Ultimately, a ball mill's efficiency is determined by the complex interplay between its operational speed, the characteristics of the grinding media, the properties of the material being processed, and the fill levels within the mill. These factors are not independent; they must be balanced to create the specific combination of impact and abrasion required to achieve your desired particle size with minimal wasted energy.
The core principle of ball mill optimization is not about maximizing any single variable, but about achieving a state of controlled comminution—the reduction of solid materials. True efficiency comes from tailoring the forces inside the mill to the specific needs of your material and your final product.
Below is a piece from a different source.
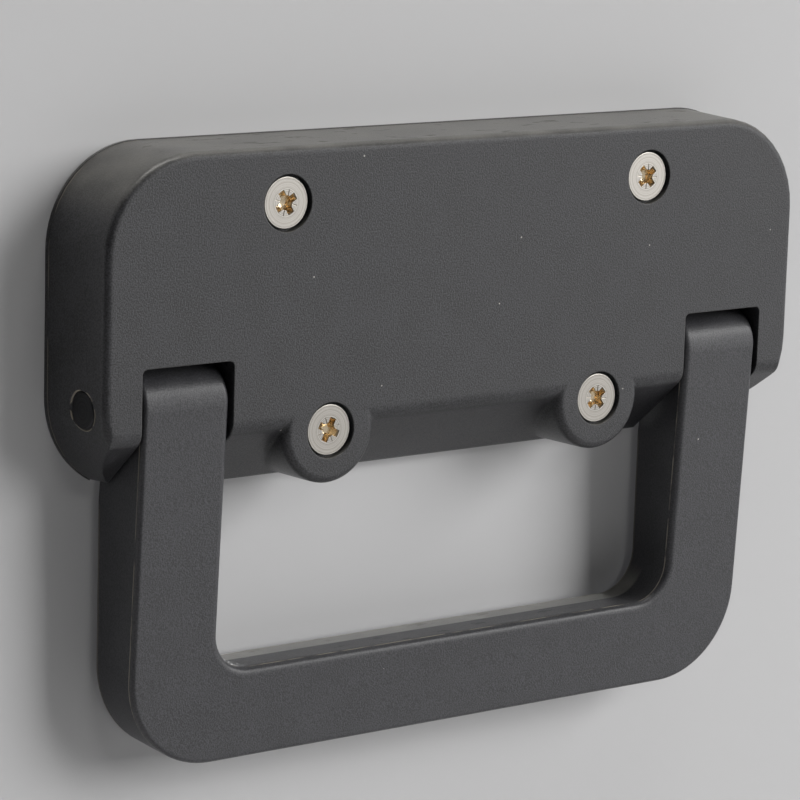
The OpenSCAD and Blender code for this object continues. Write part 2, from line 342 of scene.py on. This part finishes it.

The Core Principle: Impact vs. Abrasion
Every factor influencing ball mill efficiency serves to control the balance between two primary grinding mechanisms. Understanding this is fundamental to optimization.
Impact Grinding
This is the forceful collision of the grinding media (the balls) with the material. Impact is responsible for breaking down large, coarse particles and is driven by the balls falling from the highest point of their trajectory.
Abrasion (or Attrition) Grinding
This is a rubbing and shearing action that occurs as balls cascade and slide against each other and the mill liner. Abrasion is more effective at reducing already small particles into very fine powders.
Critical Operational Parameters
These are the variables you can directly control to adjust the balance between impact and abrasion and tune the mill's performance.
Mill Speed (The Critical Speed Concept)
The rotational speed of the mill is arguably the most important factor. It is best understood in relation to the critical speed—the theoretical speed at which the outermost layer of balls will cling to the mill shell due to centrifugal force.
Operating at 65-75% of critical speed is often the sweet spot. This allows the balls to be carried high up the shell wall and then fall freely, creating a "cataracting" motion that maximizes impact forces for efficient grinding.
- Too Slow (Cascading): Below ~60% of critical speed, the balls tumble over each other, prioritizing abrasion. This is useful for fine grinding but inefficient for breaking coarse feed.
- Too Fast (Centrifuging): Approaching or exceeding critical speed causes the media to be pinned to the shell wall, resulting in almost no grinding action at all.
Grinding Media Charge (The Filling Ratio)
This refers to the volume of the mill occupied by the grinding balls, typically expressed as a percentage. The optimal charge is usually between 30% and 45% of the mill's internal volume.
A low charge reduces the number of impacts per revolution, lowering efficiency. An excessively high charge restricts the motion of the balls, preventing them from falling and creating the necessary impact energy.
Material Feed Rate and Residence Time
The rate at which new material is fed into the mill determines how long it remains inside (its residence time).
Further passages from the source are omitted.